The documentary Dancer follows a boy chasing his ballet dream. Here's our review...
The life of a professional dancer is not an enviable one. Full of passion and athleticism and success in a field where so many fall short, countless narrative films, documentaries and real-world accounts have also shown the career to be uniquely damaging to the body and the mind.
Dancer, a documentary from Oscar nominated Steve Cantor following the so-called ‘bad boy of ballet’ Sergei Polunin from his childhood in Ukraine to his days as the youngest ever principal dancer at the Royal Ballet School in London, his comeback in Moscow and beyond, attempts to dig into what this stress might do to a young mind over time.
On paper, Polunin is a better subject than a filmmaker could wish for, hailed as the best dancer of his generation and having gone through a similarly dramatic fall from grace in front of the worldwide press.

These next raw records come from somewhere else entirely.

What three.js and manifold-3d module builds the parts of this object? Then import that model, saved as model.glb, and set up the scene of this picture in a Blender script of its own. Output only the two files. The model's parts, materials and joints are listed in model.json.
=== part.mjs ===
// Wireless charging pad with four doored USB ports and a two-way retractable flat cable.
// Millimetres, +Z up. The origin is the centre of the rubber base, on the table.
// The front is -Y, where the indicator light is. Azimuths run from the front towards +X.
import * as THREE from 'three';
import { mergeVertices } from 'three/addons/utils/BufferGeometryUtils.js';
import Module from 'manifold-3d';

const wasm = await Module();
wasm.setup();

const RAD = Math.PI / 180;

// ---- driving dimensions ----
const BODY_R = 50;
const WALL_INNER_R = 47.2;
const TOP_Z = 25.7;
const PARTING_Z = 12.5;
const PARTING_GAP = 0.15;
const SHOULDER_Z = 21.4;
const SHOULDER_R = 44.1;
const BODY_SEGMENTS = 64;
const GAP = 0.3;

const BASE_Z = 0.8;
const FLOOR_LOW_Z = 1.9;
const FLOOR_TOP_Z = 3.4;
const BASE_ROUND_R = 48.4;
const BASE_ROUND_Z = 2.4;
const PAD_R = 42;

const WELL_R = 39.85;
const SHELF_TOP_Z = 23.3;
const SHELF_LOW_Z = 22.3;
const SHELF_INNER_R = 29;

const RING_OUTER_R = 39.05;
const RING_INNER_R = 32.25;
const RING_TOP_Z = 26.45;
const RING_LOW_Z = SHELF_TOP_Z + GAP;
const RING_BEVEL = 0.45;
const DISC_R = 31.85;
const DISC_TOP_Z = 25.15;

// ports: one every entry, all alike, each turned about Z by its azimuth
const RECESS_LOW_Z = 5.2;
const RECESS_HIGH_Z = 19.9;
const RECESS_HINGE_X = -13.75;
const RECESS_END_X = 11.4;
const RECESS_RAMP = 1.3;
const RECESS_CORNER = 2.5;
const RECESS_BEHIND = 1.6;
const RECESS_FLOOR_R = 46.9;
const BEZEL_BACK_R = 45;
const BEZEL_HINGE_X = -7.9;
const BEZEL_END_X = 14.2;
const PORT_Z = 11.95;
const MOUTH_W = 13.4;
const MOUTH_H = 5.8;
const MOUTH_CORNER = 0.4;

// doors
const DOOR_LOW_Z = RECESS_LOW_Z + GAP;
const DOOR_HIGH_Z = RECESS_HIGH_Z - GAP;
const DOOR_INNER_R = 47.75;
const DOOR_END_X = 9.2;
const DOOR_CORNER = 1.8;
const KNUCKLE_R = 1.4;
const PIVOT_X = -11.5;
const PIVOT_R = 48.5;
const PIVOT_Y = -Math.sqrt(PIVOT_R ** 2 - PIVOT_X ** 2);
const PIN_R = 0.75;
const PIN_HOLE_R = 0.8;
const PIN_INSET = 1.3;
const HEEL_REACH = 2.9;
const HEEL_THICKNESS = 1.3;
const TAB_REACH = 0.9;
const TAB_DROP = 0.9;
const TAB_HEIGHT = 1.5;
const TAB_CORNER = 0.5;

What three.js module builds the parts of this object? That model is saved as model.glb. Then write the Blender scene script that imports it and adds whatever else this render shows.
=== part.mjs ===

Cantor’s film assumes you’ve heard about him and his career even in passing, and aims more to shed light on the toll such early success can take on someone’s family and personal life.
Showing extraordinary promise in his youth, Polunin and his mother eventually moved from Ukraine to Kiev while his father and grandmother moved around Europe for work in order to pay his tuition. Dancer does a solid job of portraying the pressure and resentment this separation would cause, as well as the crushing nature of such expectations on a prodigy with the weight of the world on his shoulders.
Extensive home video footage helps fill in the blanks of his early life and time as a young adult, and interviews with family members and lifelong friends give us a peak under the surface of a man who is still in transition as the film’s narrative unfolds. Because of this, the film functions as an interpretation of what might have caused Polunin’s life to develop as it did, rather than a definitive account.
For ballet fans, there is also plenty of dance footage that shows off why Polunin was held in such regard by his peers, mentors and fans, and why the press became so interested in his subsequent downfall as he entered his early-20s. His physicality, enhanced by the many tattoos Polunin would cover with body makeup during classical performances, is highlighted throughout, yet never intrusively.
But even for novices of the dance world the film remains interested in the man as well as the dancer, taking well-worn subjects like the physical ramifications of dance and looking also at the consequences on the mental health of a person pushed down a path determined only by their talent.
At one point Polunin describes the feeling of being a prisoner to his own body and the urge to dance, while his friend laments the lack of choice for a dancer who’s spent their entire life training for something they may not want by the end of it. It’s impossible not to feel empathy for this plight, even if we all wish to discover the kind of innate talent Polunin was born with.
The film doesn’t have a natural endpoint, with everything that comes after the playing of Polunin’s viral Take Me To Church dance in full (an interesting choice, but vital for those who may not have come across it before now) feeling like an epilogue.
That reflects the reality of the subject, of course, with the YouTube video intended to be his final outing as a professional dancer, but conversely introducing him to countless new fans and facilitating a pseudo-comeback for him in London.
Like life, the story has little real conclusion, and the use of one final look at a young Polunin full of potential and cared for by a united family in Ukraine, illustrates what may have been the filmmaker’s intention when making Dancer. By looking at the life of one extraordinary talent, the film provides an evocative portrait of ambition and sacrifice.